Let’s face it, early cars with a quartet of drum brakes could never be construed as performance vehicles. It takes much more than a powerful engine under the hood to call anything “performance.” Even if the drums were well adjusted it was still a harrowing experience bringing a speeding muscle car down to a stop. After a while the factories sought the magical world of better brake performance and upgraded to front disc brakes. Most weren’t vented and posed their own set of problems, but they were a big leap in overall ability to stop. Currently, the aftermarket has parts to transform most any early muscle car platform into a truly modern and capably handling machine. Brake systems have come even farther. Enter Baer Brakes and the company’s Extreme Plus 14-inch rotors and six-piston calipers. Stopping power? Got it in huge quantities.
Brad Fanshaw of Bonspeed wheels was in the process of finishing his ’71 GMC Sprint and planned on running it at some race events and on cross-country trips, and he generally wanted to enjoy the big-block power under hood without getting himself into too much trouble. The car was no slouch in the power department with a full Hotchkis suspension under the A-body, but Brad knew his car needed a brake system that would be able to keep up with his heavy right foot. Baer Brakes came to the rescue with its Extreme Plus front and rear system. Getting a set of wheels to fit would be no problem since that was Brad’s forte, but the rest of us should plan accordingly, because these big drilled and slotted rotors won’t be hiding behind anything short of a properly spaced 18-inch hoop.
Not only were the puny front disc brakes barely adequate for a stock car, they were completely overwhelmed by the built big-block. Adding plus-sized wheels and tires was not helping the issue. We wasted no time in breaking the bolts loose holding the caliper in place.
If we were running smaller brakes, this radial-mount bracket would not be necessary. Normal calipers mount across the caliper’s body, while this radial-mount piece allows the larger six-piston caliper to mount through the top of calipers. This mounting style places all the tension on the thick bracket and not on the softer, aluminum caliper body.
These larger 14-inch rotors will be a big improvement over smaller rotors twofold. First, they will dissipate braking heat much faster due to the increased surface area. Secondly, the slots and cross drilling will allow the gas buildup between the pads and rotors to ventilate much faster.
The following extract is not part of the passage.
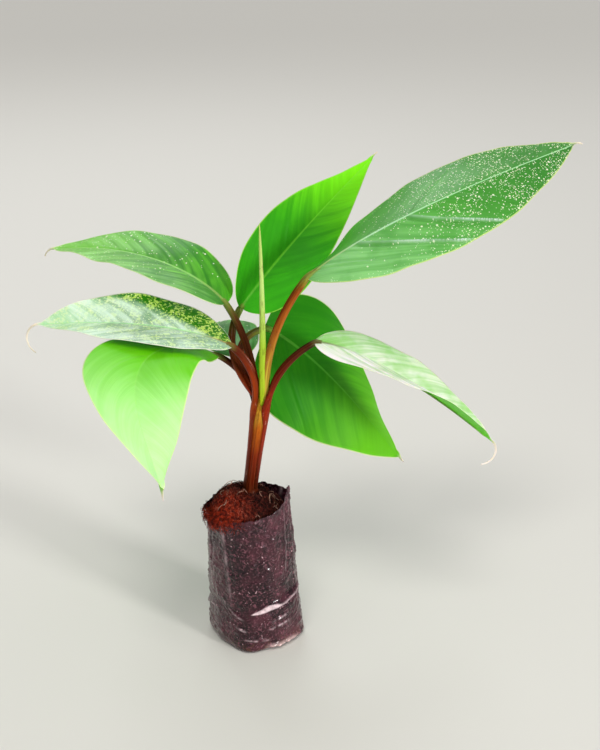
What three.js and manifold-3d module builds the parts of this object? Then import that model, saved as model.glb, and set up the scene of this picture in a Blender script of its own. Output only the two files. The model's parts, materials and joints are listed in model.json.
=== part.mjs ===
// A young banana plant in a black nursery grow bag, in millimetres, +Z up.
// The origin is the centre of the bag's flat underside. The plant is seen from -Y, with +X to the right.

import * as THREE from "three";
import { mergeVertices } from "three/addons/utils/BufferGeometryUtils.js";
import Module from "manifold-3d";

const wasm = await Module();
wasm.setup();

// Clearance between pieces that meet
const GAP = 0.3;

// Grow bag: a filled sack of thin film, squarish at its base and round above
const BAG_BASE_RADIUS = 47;
const BAG_RIM_RADIUS = 43;
const BAG_RIM_SHIFT = -8;
const BAG_RIM_HEIGHT = 152;
const BAG_RIM_SLOPE = 5;
const BAG_FLAP_RISE = 18;
const BAG_FLAP_ANGLE = 8;
const BAG_FLAP_SPREAD = 14;
const BAG_CORNER_SHARE = 0.07;
const BAG_CORNER_ANGLE = -100;
const BAG_CORNER_FADE = 60;
const BAG_EDGE_ROUND = 6;
const BAG_SIDES = 36;
const BAG_RING_HEIGHTS = [24, 50, 80, 110, 132];
const FILM = 1.2;

// Coir plug: fills the bag and stands up in a mound towards the front left
const COIR_EDGE_HEIGHT = 142;
const COIR_MOUND_HEIGHT = 156;
const COIR_MOUND_SWING = 6;
const COIR_MOUND_ANGLE = -140;
const COIR_MOUND_SHARES = [0.25, 0.5, 0.75];

// Pseudostem: sheaths packed in one tapering column, flat where it meets the coir
const FOOT = new THREE.Vector3(-6, 8, 160);
const FORK = new THREE.Vector3(8, 0, 270);
const STEM_SEAT_RADIUS = 12;
const STEM_SIDES = 20;
// Each row: share of the height, half width, half depth
const STEM_SECTIONS = [
  [0, 9, 9],
  [0.05, 7.6, 7.6],
  [0.14, 7, 7],
  [0.45, 7.6, 7.2],
  [0.75, 9, 7.8],
  [0.92, 10.5, 8],
  [0.98, 9, 7],
  [1, 5, 4],
];

// Spear: the newest leaf, still rolled up
const SPEAR_LENGTH = 186;
const SPEAR_SINK = 8;
const SPEAR_RADIUS = 4.2;
const SPEAR_TIP_RADIUS = 0.7;
const SPEAR_SIDES = 12;

// Petioles and blades
const PETIOLE_SIDES = 10;
const PETIOLE_STATIONS = 12;
const TRACE_STEPS = 240;
const BLADE_STATIONS = 24;
const BLADE_ACROSS = [-1, -0.68, -0.34, 0, 0.34, 0.68, 1];
const BLADE_THICKNESS_SHARE = 0.0105;
const BLADE_TIP_HALF_WIDTH = 1;
const BLADE_CAMBER = 0.08;
const RIB_END_SHARE = 0.15;

// Each leaf: where its petiole leaves the fork, and how petiole and blade run. Angles are in degrees.
// rise is above level and heading is round the stem from +X; roll turns the blade about its midrib;
// fold lifts both halves; bend under 1 turns the blade down soon after its base.
const LEAVES = {
  right_upper: {
    start: [2.5, 2, 0], petiole: 132, petioleRise: [91, 51], petioleHeading: -10,
    radius: [5.2, 3.8], blade: 312, halfWidth: 61, rise: 11, bend: 0.31, heading: 12, swing: 17,
    roll: [0, 37], fold: [-15, -2], base: 0.58, tip: 0.92, colour: 0x2f6b4a,
  },
  right_lower: {
    start: [5, 0, -2], petiole: 79, petioleRise: [74, 30], petioleHeading: 1,
    radius: [4.8, 3.4], blade: 210, halfWidth: 36, rise: -43, bend: 0.21, heading: -6, swing: 10,
    roll: [15, -5], fold: [4, 28], base: 0.5, tip: 0.83, colour: 0x9fb08c,
  },
  left_upper: {
    start: [-6, -1, -10], petiole: 70, petioleRise: [101, 39], petioleHeading: 170,
    radius: [5.2, 3.8], blade: 200, halfWidth: 43, rise: -8, bend: 0.32, heading: 172, swing: -2,
    roll: [-4, -28], fold: [6, 28], base: 0.58, tip: 0.87, colour: 0x5d8a52,
  },
  left_hanging: {
    start: [-6, 4, -12], petiole: 66, petioleRise: [62, 32], petioleHeading: 110,
    radius: [4, 3.2], blade: 242, halfWidth: 52, rise: -78, bend: 1.05, heading: 194, swing: 138,
    roll: [3, -24], fold: [-6, 26], base: 0.6, tip: 0.68, colour: 0x86c06a,
  },
  back_low: {
    start: [2, 6, -10], petiole: 108, petioleRise: [63, 6], petioleHeading: 184,
    radius: [4.6, 3.6], blade: 224, halfWidth: 71, rise: -56, bend: 0.15, heading: 17, swing: -7,
    roll: [73, 35], fold: [-14, -14], base: 0.46, tip: 0.93, colour: 0x3f9a2c,
  },
  back_high: {
    start: [-2, 6, -6], petiole: 105, petioleRise: [53, 48], petioleHeading: 185,
    radius: [4.6, 3.6], blade: 238, halfWidth: 43, rise: 26, bend: 0.3, heading: 45, swing: 3,
    roll: [72, 19], fold: [28, 7], base: 0.46, tip: 1.14, colour: 0x4fae2e,
  },
  back_left: {
    start: [-5, 5, -22], petiole: 118, petioleRise: [80, 50], petioleHeading: 100,
    radius: [4.6, 3.4], blade: 215, halfWidth: 44, rise: -12, bend: 0.5, heading: 152, swing: 6,
    roll: [-10, -10], fold: [14, 14], base: 0.5, tip: 0.85, colour: 0x78b86a,
  },
  back_middle: {
    start: [-1, 6, -22], petiole: 66, petioleRise: [66, 26], petioleHeading: 112,
    radius: [4.2, 3.2], blade: 212, halfWidth: 46, rise: -40, bend: 0.6, heading: 122, swing: -14,
    roll: [0, 8], fold: [10, 16], base: 0.52, tip: 0.88, colour: 0x5fa844,
  },
};

const lerp = THREE.MathUtils.lerp;
const radians = THREE.MathUtils.degToRad;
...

Placing the caliper onto the radial bracket, we first measured to ensure the caliper was centered over the rotor. Using a caliper and feeler gauges, we set the center then clamped the hardware to 85 lb-ft.
Performance brake systems require better hoses, too. The braided stainless steel flex line was mated to the caliper with fresh copper crush washers. After the factory hard line was mated, we snuck the spring clip onto the bracket holding the assembly in position.
Not to be outdone, the rear axle was going to see an even greater transformation. Under the Sprint was a Currie-fabricated 9-inch rear axle that was originally fit with drum brakes. We started by slipping the axle shafts free from the housing.
Shoes for the emergency brake system were dropped into position and mounted according the instructions. Having these components may seem odd to some, but trusting the transmission to hold the vehicle in place on an incline is a recipe for trouble.
Finished up and looking fantastic, the rear axle had all of the same components as the front for extreme use or just getting groceries. We bled the brakes before heading out for a test drive to break in the new pads.
A bit more goes into converting the front, rear or both ends of your muscle car to disc brakes. The main component to contend with is the brake master cylinder or proportioning valve, depending on your car’s arrangement. Many companies have the conversion parts to make your brake system work correctly when changing from drum to disc brakes. In this case, Brad Fanshaw, the Sprint’s owner, chose to set up this two-tone A-body with a hydroboost system from Classic Performance Products (CPP). To maintain peak braking power and proper bias, your ride will need to be addressed according to the amount of changes you make. A little planning goes a long way before you start tearing everything apart and find out your combination does not work as intended.